Fifield, a former General Mills Inc. executive, is credited with helping transform EMI into the third-biggest music conglomerate in the world over the last 10 years. EMI's worldwide market share has risen from 10% to 15% during his tenure, primarily by acquiring Virgin Records, Sparrow Records and other labels. He also bought EMI Music Publishing, which has become the largest music publishing operation on the planet.
Southgate, who had taken on additional duties as the chairman of London's Royal Opera House, suggested to Fifield that he was considering retiring. Although Southgate and Fifield have long quarreled behind the scenes, the two executives reportedly buried the hatchet in January and worked out a deal to extend Fifield's contract with a provision that he report directly to EMI's board, sources said.
Fifield flew to London expecting the new deal to be announced at a Feb. 20 board meeting. That didn't happen and Fifield was told that he would continue to report to Southgate, sources said.
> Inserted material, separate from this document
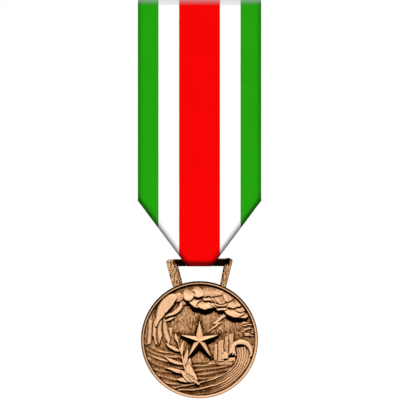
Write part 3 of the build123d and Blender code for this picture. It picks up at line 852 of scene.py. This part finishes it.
def folded_row(z):
    """One row of the flat ribbon, folded at both sides: places across it, x, depth inwards, z, and shade."""
    t = row_columns(z)
    z = np.full(len(t), z)
    side = np.sign(t)
    ta = np.abs(t)
    outside = (ta - half_w) * fold_n[0] + (z - shoulder_z) * fold_n[1]  # past the fold's line
    bent = outside + FOLD
    angle = np.clip(bent / FOLD, 0, math.pi)
    past = np.maximum(bent - math.pi * FOLD, 0)
    to = np.where(bent > 0, -FOLD + FOLD * np.sin(angle) - past, outside)
    inward = np.where(bent > 0, FOLD * (1 - np.cos(angle)), 0)
    x = side * (ta + fold_n[0] * (to - outside))
    # the cloth rolls gently back towards every edge, and painted shade darkens it there
    to_fold = np.maximum(-np.maximum(to, -9), 0)
    to_selvedge = np.maximum(half_w - ta, 0) + np.where(bent > -0.2, 9, 0)
    above_shoulder = np.clip((z - shoulder_z) / 1.5 + 0.6, 0, 1)
    roll = 0.14 * np.clip(1 - to_fold / 1.2, 0, 1) ** 2
    roll = roll + 0.22 * np.clip(1 - to_selvedge / 1.0, 0, 1) ** 2 * above_shoulder
    fold_shade = 0.80 * np.exp(-((to_fold / 0.93) ** 2))
    selvedge_shade = 0.44 * np.exp(-((to_selvedge / 0.84) ** 2))
    shade = 1 - (1 - fold_shade) * (1 - selvedge_shade)
    return t, x, inward + np.minimum(roll, 0.30), z + fold_n[1] * (to - outside), shade


def panel_row(z, front):
    """A row of the front or the back panel: places across it, points and shade."""
    t, x, inward, zz, shade = folded_row(z)
    hang = np.clip((z - bar_axis_z) / 12, 0, 1) * np.clip((top_z - z) / 8, 0, 1)
    y = mid_r - inward + waves(t, z if front else z + 40) * hang
    return t, np.stack([x, -y if front else y, zz], 1), shade


def joined_rows(*ends_and_counts):
    """Heights from end to end, each stretch evenly divided."""
    stretches = [np.linspace(a, b, n)[:-1] for a, b, n in ends_and_counts[:-1]]
    return np.concatenate(stretches + [np.linspace(*ends_and_counts[-1])])


front_z = joined_rows(
    (top_z, top_z - 1.5, 7), (top_z - 1.5, flex_top, 7), (flex_top, flex_foot, 26),
    (flex_foot, shoulder_z + 1.5, 34), (shoulder_z + 1.5, bar_axis_z, 66),
)
step_foot, step_top = head_end_z - 1.4, head_end_z + 0.6  # where the tail steps over the back panel's end
tail_rows_z = joined_rows((tail_z, step_foot, 10), (step_foot, step_top, 9), (step_top, top_z, 10))

# edge gathers the painted shade of each row, sheen its painted sheen
verts, weave, edge, sheen = [], [], [], []


def add_row(points, t, along, shade, painted_sheen=0.0):
    """Adds a row of points, and says which numbers they got."""
    first = sum(len(v) for v in verts)
    verts.append(points)
    weave.append(np.stack([t, np.full(len(t), along), np.zeros(len(t))], 1))
    edge.append(shade)
    sheen.append(np.full(len(t), painted_sheen))
    return first + np.arange(len(t))


def with_painted_shade(points, shade, front):
    """Painted shade, darker at the top fold and, on the front, at the point; and the painted sheen on the
    fold.
    """
    below_top = top_z + top_r - points[:, 2]
    above_point = points[:, 2] - point_z
    top_fold_shade = 0.52 * np.exp(-((np.maximum(below_top, 0) / 1.25) ** 2.2))
    point_shade = 0.75 * np.exp(-((np.maximum(above_point, 0) / 1.42) ** 3.6)) * front
    return 1 - (1 - shade) * (1 - top_fold_shade) * (1 - point_shade), 0.25 * np.clip(1 - below_top / 1.8, 0, 1)


# the tail and the back of the head, from the sewn end upwards, then over the brooch bar and down the front
for z in tail_rows_z:
    t, x, inward, zz, shade = folded_row(z)
    out_by = THICK * smoothstep((head_end_z + 0.4 - z) / 1.6)
    add_row(np.stack([x, mid_r - inward + out_by, zz], 1), t, z, shade)
t, x, inward, _, top_shade = folded_row(top_z)
for a in np.linspace(0, math.pi, 20)[1:-1]:
    rad = mid_r - inward * 0.6
    points = np.stack([x, rad * math.cos(a), top_z + rad * math.sin(a)], 1)
    add_row(points, t, top_z + 2 * mid_r * a / math.pi, *with_painted_shade(points, top_shade, False))
for z in front_z:
    t, points, shade = panel_row(z, True)
    last_front = add_row(points, t, z, *with_painted_shade(points, shade, True))
faces = grid_faces((last_front[-1] + 1) // n_cols, n_cols)

# round the loop's bar: only the point's own width, and the folded edges go on narrowing down to the bottom
WRAP = 14
lo, hi = ARC + FLAP - 4, ARC + FLAP + PANEL + 4
t, x, inward, zz, wrap_shade = (part[lo:hi] for part in folded_row(bar_axis_z))
previous = last_front[lo:hi]
for k in range(1, WRAP):
    a = math.pi * k / WRAP
    dip = (mid_r + 0.20) * math.sin(a)
    narrow = 1 - lean * dip / (half_point + lean * top_r)
    points = np.stack([x * narrow, -(mid_r - inward) * math.cos(a), zz - dip], 1)
    on_front = a < 0.6 * math.pi
    # the front of the wrap is painted dark, as shade under the point
    ids = add_row(points, t, bar_axis_z - mid_r * a, 1 - (1 - wrap_shade) * (1 - 0.75 * on_front))
    faces += strip_faces(previous, ids)
    previous = ids

# the back panel, from the bar upwards to its end under the tail
back_rows = []
for z in front_z[front_z < back_top_z + 0.01][::-1]:
    t, points, shade = panel_row(z, False)
    along = bar_axis_z - mid_r * math.pi - (points[:, 2].mean() - bar_axis_z)
    back_rows.append(add_row(points, t, along, shade))
faces += grid_faces(len(back_rows), n_cols, back_rows[0][0])
faces += strip_faces(previous, back_rows[0][lo:hi])
for gusset in (slice(0, lo + 1), slice(hi - 1, n_cols)):  # the tucked wall between the panels' lower edges
    faces += strip_faces(last_front[gusset], back_rows[0][gusset])

ribbon = new_object("ribbon_strap", (np.vstack(verts) + [0, ribbon_y, 0]) * MM, faces, ribbon_cloth)
put_attribute(ribbon, "weave", np.vstack(weave))
put_attribute(ribbon, "edge", np.concatenate(edge))
put_attribute(ribbon, "sheen", np.concatenate(sheen))
turn_outwards(ribbon, weld=True)
thicken(ribbon, THICK, even=True)
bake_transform(ribbon)
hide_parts("ribbon_head", "ribbon_drape")


# -------- sewing thread
def stitches_of(node):
    """Middle, long axis and half length of each stitch in a CAD node, in mm."""
    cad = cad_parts[node]
    bm = bmesh.new()
    bm.from_mesh(cad.data)
    bmesh.ops.remove_doubles(bm, verts=bm.verts, dist=1e-7)
    seen, out = set(), []
    for seed in bm.verts:
        if seed in seen:
            continue
        seen.add(seed)
        group, waiting = [], [seed]
        while waiting:
            vert = waiting.pop()
            group.append(tuple((cad.matrix_world @ vert.co) / MM))
            for link in vert.link_edges:
                other = link.other_vert(vert)
                if other not in seen:
                    seen.add(other)
                    waiting.append(other)
        points = np.array(group)
        middle = (points.min(0) + points.max(0)) / 2
        long_axis = np.linalg.svd(points - middle)[2][0]
        out.append((middle, long_axis, np.abs((points - middle) @ long_axis).max()))
    bm.free()
    return out


def sewn(name, node):
    """Two-ply thread along every stitch of a CAD node, its ends diving into the cloth."""
    ply_r, ply_offset, lay_length, dive = 0.085, 0.075, 0.62, 0.22
    steps, around = 26, 8
    rng = np.random.default_rng(SEED + 30)
    verts, faces = [], []
    outwards = np.array([0.0, 1.0, 0.0])
    for middle, long_axis, half in stitches_of(node):
        across = np.cross(long_axis, outwards)
        slack = 0.05 * rng.standard_normal()
        for ply in (0, math.pi):
            faces += tube_faces(steps, around, len(verts))
            for i in range(steps + 1):
                share = 2 * i / steps - 1
                turn = ply + slack * 20 + share * half * TAU / lay_length
                core = middle + long_axis * half * 1.05 * share
                core = core - outwards * dive * share**4 + across * slack * (1 - share**2)
                core = core + ply_offset * (math.cos(turn) * across + math.sin(turn) * outwards)
                for j in range(around):
                    t = TAU * j / around
                    verts.append(core + ply_r * (math.cos(t) * across + math.sin(t) * outwards))
    obj = new_object(name, np.array(verts) * MM, faces, thread)
    turn_outwards(obj)
    hand_over(obj, "drape", node)


bpy.context.view_layer.update()
sewn("seam_thread", "seam_stitches")
sewn("tack_thread", "fold_stitches")

# -------- buckram between the two panels, in mm
stiff_low, stiff_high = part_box("ribbon_stiffener")
stiff_half = (stiff_high.x - stiff_low.x) / 2 / MM
stiff_foot, stiff_top = stiff_low.z / MM, stiff_high.z / MM
stiff_shoulder = shoulder_z + (half_w - stiff_half)
STRAND_PITCH = 1.1
rows, cols = 230, 150
across = np.linspace(-1, 1, cols)[None, :]
stiff_z = np.linspace(stiff_top, stiff_foot + 0.5, rows)[:, None]
stiff_w = stiff_half * np.clip((stiff_z - stiff_foot) / (stiff_shoulder - stiff_foot), 0, 1)
SX, SZ = stiff_w * across, np.repeat(stiff_z, cols, 1)
over_under = np.sin(math.pi * SX / STRAND_PITCH) * np.sin(math.pi * SZ / STRAND_PITCH)
bow = 0.05 * np.sin(SZ * 0.21) * np.cos(SX * 0.12)
fray = 0.10 * np.sin(SZ * 9.1) * np.abs(across) ** 24
verts = np.stack([SX * (0.996 + fray / stiff_half), ribbon_y + 0.06 * over_under + bow, SZ], 2)
sheet = new_object("buckram_sheet", verts.reshape(-1, 3) * MM, grid_faces(rows, cols), buckram)
thicken(sheet, 0.34)
hand_over(sheet, "drape", "ribbon_stiffener")

# -------- the CAD pieces that only need a finish
for node, finish, edge_width in (
    ("brooch_bar", gilt_dull, 0.05), ("hinge_bracket", gilt, 0.06), ("hinge_rivet", gilt, 0.04),
    ("catch_bracket", gilt, 0.06), ("catch_lock", gilt, 0.05), ("bracket_rivets", gilt, 0.05),
    ("pin_needle", steel, 0.04),
):
    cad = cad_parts[node]
    cad.data.materials.clear()
    cad.data.materials.append(finish)
    weld = cad.modifiers.new("weld", "WELD")
    weld.merge_threshold = 0.002 * MM
    worn = cad.modifiers.new("worn_edges", "BEVEL")
    worn.width = edge_width * MM
    worn.segments = 2
    worn.limit_method = "ANGLE"
    worn.angle_limit = math.radians(35)
    worn.harden_normals = True

# -------- light
scene = bpy.context.scene
scene.view_settings.view_transform = "Standard"
scene.view_settings.look = "None"
low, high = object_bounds()
centre = (low + high) / 2


def studio_world():
    """Soft light that grows from the ground up, while the camera itself sees plain white."""
    n = WorldNodes("studio")
    upwards = n.node("ShaderNodeSeparateXYZ", 2, None, i0=n.node("ShaderNodeNewGeometry", "Incoming"))
    height = n.math("MULTIPLY_ADD", upwards, -0.5, 0.5)  # the incoming direction points back at the eye
    grey = n.ramp(height, [(0.0, (0.10,) * 3), (0.5, (0.55,) * 3), (1.0, (1.25,) * 3)])
    lit = n.node("ShaderNodeBackground", 0, None, Color=grey, Strength=0.9)
    seen = n.node("ShaderNodeBackground", 0, None, Color=(1, 1, 1, 1), Strength=1.0)
    by_camera = n.node("ShaderNodeLightPath", "Is Camera Ray")
    mixed = n.node("ShaderNodeMixShader", 0, None, i0=by_camera, i1=lit, i2=seen)
    out = n.tree.nodes.new("ShaderNodeOutputWorld")
    n.put(out.inputs["Surface"], mixed)
    return n.world


def area_light(name, place, size, power):
    """A square lamp that looks at the middle of the medal."""
    data = bpy.data.lights.new(name, "AREA")
    data.size = size
    data.energy = power
    obj = bpy.data.objects.new(name, data)
    obj.location = place
    obj.rotation_mode = "QUATERNION"
    obj.rotation_quaternion = (centre - Vector(place)).to_track_quat("-Z", "Y")
    scene.collection.objects.link(obj)


scene.world = studio_world()
area_light("key", (-0.05, -0.55, 0.40), 0.16, 3.5)
area_light("back_fill", (0.25, 0.6, 0.25), 0.4, 2.5)


# -------- floor
def pale_floor(radius):
    """A pale finish that fades out towards the floor's edge."""
    n = Nodes("pale_floor")
    away = n.node("ShaderNodeVectorMath", "Value", {"operation": "LENGTH"},
                  i0=n.node("ShaderNodeTexCoord", "Object"))
    beyond = n.math("SUBTRACT", n.math("DIVIDE", away, radius), 0.6)
    alpha = n.math("SUBTRACT", 1.0, n.math("MULTIPLY", beyond, 2.5), clamp=True)
    n.put(n.bsdf.inputs["Specular IOR Level"], 0.1)
    return n.finish(Base_Color=(0.86, 0.86, 0.86, 1), Roughness=0.9, Alpha=alpha)


FLOOR_R, FLOOR_SIDES = 0.14, 96
rim_points = [(FLOOR_R * math.cos(TAU * i / FLOOR_SIDES), FLOOR_R * math.sin(TAU * i / FLOOR_SIDES), 0)
              for i in range(FLOOR_SIDES)]
wedges = [(0, 1 + i, 1 + (i + 1) % FLOOR_SIDES) for i in range(FLOOR_SIDES)]
floor = new_object("floor", [(0, 0, 0)] + rim_points, wedges, pale_floor(FLOOR_R))
floor.location = (0, centre.y, low.z - 13 * MM)

# -------- camera, straight in front
camera_data = bpy.data.cameras.new("camera")
camera_data.lens = 260
camera_data.sensor_width = 36
camera_data.clip_start = 0.01
camera_data.clip_end = 50
camera = bpy.data.objects.new("camera", camera_data)
scene.collection.objects.link(camera)
RIBBON_SHARE = 0.3075  # of the picture's width
TOP_CUT = 0.25 * MM  # the picture's upper edge cuts this much off the fold
ASIDE = 0.14 * MM
span = (head_high.x - head_low.x) / RIBBON_SHARE
distance = span * camera_data.lens / camera_data.sensor_width
camera.location = (ASIDE, head_low.y - distance, high.z - TOP_CUT - span / 2)
camera.rotation_euler = (math.pi / 2, 0, 0)
scene.camera = camera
He rejected the offer and abruptly returned to New York.
On Feb. 26, Southgate summoned Berry and Bandier to London to explain the board's sudden change of plans. Over the last two weeks, the idea has been floated that the board may bring in an interim chief executive to replace Fifield, should he decide to leave before his contract ends.
That individual could be promoted to chairman if Southgate steps down this summer, sources said. There is also speculation within the organization that EMI might decide to operate without a CEO, removing a layer of management from the corporate hierarchy.
Sources say Berry and Bandier are opposed to having an outsider unfamiliar with the intricacies of the music business brought in above them. Southgate says he expects Berry and Bandier to raise their concerns to the outside directors this morning.
"There is no crisis here, nothing that needs to be urgently resolved," Southfield said. "EMI is in great shape. I reach retirement age in July when I turn 60. By then, either somebody will come in to replace me, or if we haven't found someone, I'll stay on. I promise you I am not going to leave this company in a mess."